Sermons

Summary: This message is about the Christians hope in the face of death.

This morning we turn our attention to a subject that has confused and divided more churches and Christians over the century then perhaps any other. Today we are going to look at the second coming of Christ.

As a child, our death and the second coming of Christ, it seems to me was used to “Scare us Straight.” Churches would host a movie night, with the promise of refreshments and a good family movie. You would come expecting a nice cartoon, instead you were confronted with scenes of death and destruction. You remember those bait and switch movies like, Thief in the night or image of the Beast, or a real crowd pleaser, year of the Beast. I remember setting in the pew watching the horrific action flash before my eyes, cars wreaking, planes crashing, people crying. My palms were sweating, my stomach churning, my eyes watering.

I would not sleep for days after one of those family friendly movies.

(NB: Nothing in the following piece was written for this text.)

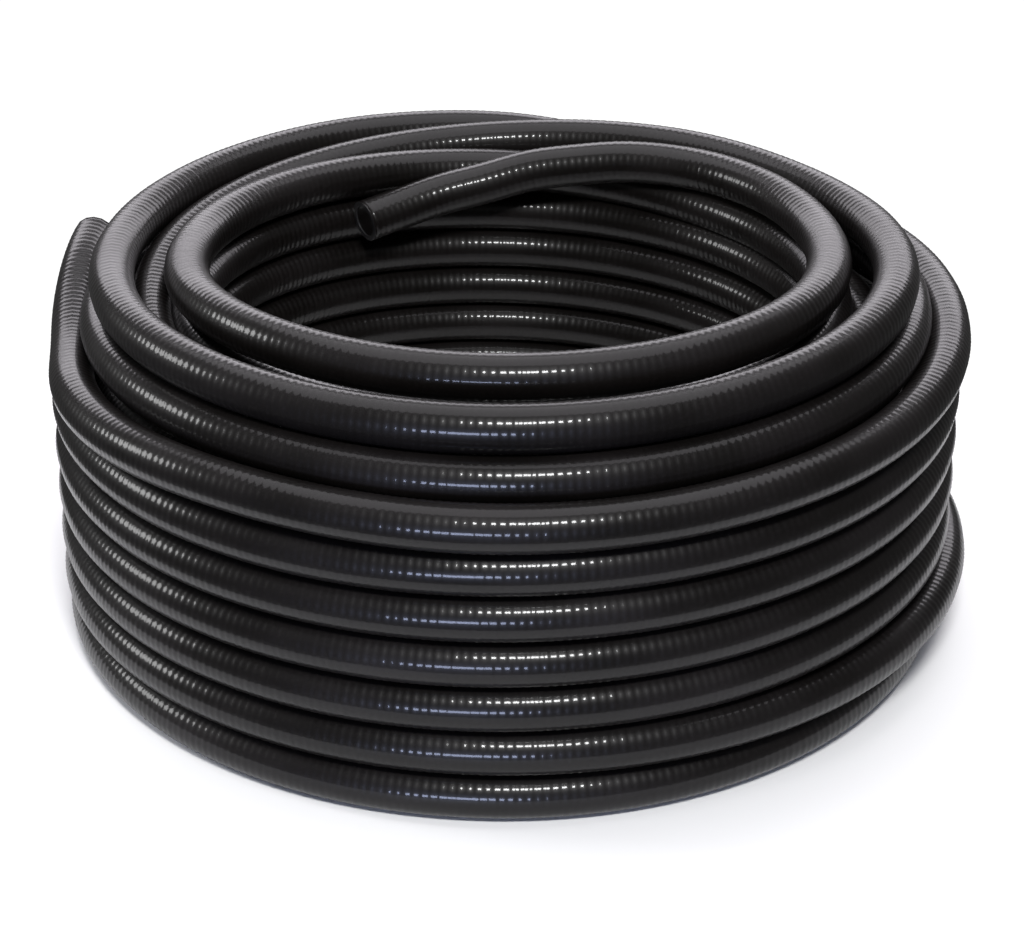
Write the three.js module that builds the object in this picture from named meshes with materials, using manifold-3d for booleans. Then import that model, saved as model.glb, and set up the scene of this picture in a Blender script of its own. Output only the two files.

I recall vividly waking in the middle of the night, and sneaking over to my parents bed room door and easing it open, so I could see them in bed and had the assurance the rapture had not happened, and I had been left behind.

As I began to work on this message, I relived those feeling of fear, fear of losing my parents, fear of being alone, and fear of trying to survive against all odds.

For a long time the concept of my pending death or the second coming of Christ created panic.

However, most of us have memories of the death or second coming being used as an instrument of fear. Preaching yelling, “you may not live to see tomorrow.” Many of you have read books like, The Late Great Planet Earth, or more recently, the Left Behind series.

Some of you came away from those books with a little fear.

But that is not how Paul tells us to look at our death or the second Coming Christ. In fact, he says, it should bring us comfort.

Death comfort us? Did he really mean that?

Lets look together at what he tells us about death, and the second coming.

Look at 1 Thessalonians 4:18 “18 Therefore encourage each other with these words.”

The word encourage here in the Greek language that Paul was writing in is really two words put together. The first word is para which means “beside of” and the second word is keleto which mean “to call.” So together it means to call along side, to give aid, to encourage.

What could Paul possible say about this thing called death that would give aid to us or encourage us.

First, Your death is not the end, it is a transition.

Listen to chapter 4 verse 13, 13 Brothers, we do not want you to be ignorant about those who fall asleep, or to grieve like the rest of men, who have no hope.

When Paul wrote this, people believed there was no life after death.

In face of death the pagan world stood in despair. They met it with grim resignation and bleak hopelessness. Aeschylus wrote, “Once a man dies there is no resurrection.” Theocritus wrote, “There is hope for those who are alive, but those who have died are without hope.” Catullus wrote, “When once our brief light sets, there is one perpetual night through which we must sleep.” On their tombstones grim epitaphs were carved. “I was not; I became; I am not; I care not.”

Into that dark night of despair comes Paul promise of life after death.

It has been that promise that has lifted the church time and again.

Martin Luther King Jr. expressed this with promise in a sermon at the funeral of the four young girls killed by a racist’s bomb in Birmingham, Alabama, in 1963:

I hope you can find some consolation from Christianity’s affirmation that death is not the end. Death is not a period that ends the great sentence of life, but a comma that punctuates it to more lofty significance. Death is not a blind alley that leads the human race into a state of nothingness, but an open door which leads man into life eternal. Let this daring faith, this great invincible surmise, be your sustaining power during these trying days.

As Christians we rest in knowing death is not the end, it is a transition.

That is not to say we will not experience grief, because if you love some and then loss them, you will grieve.

Erich Fromm the internationally renowned social psychologist and psychoanalyst was right when he said, “To spare oneself from grief at all cost can be achieved only at the price of total detachment, which excludes the ability to experience happiness.”

The first thing Paul would say should encourage you, is your death is not an end, but a transition.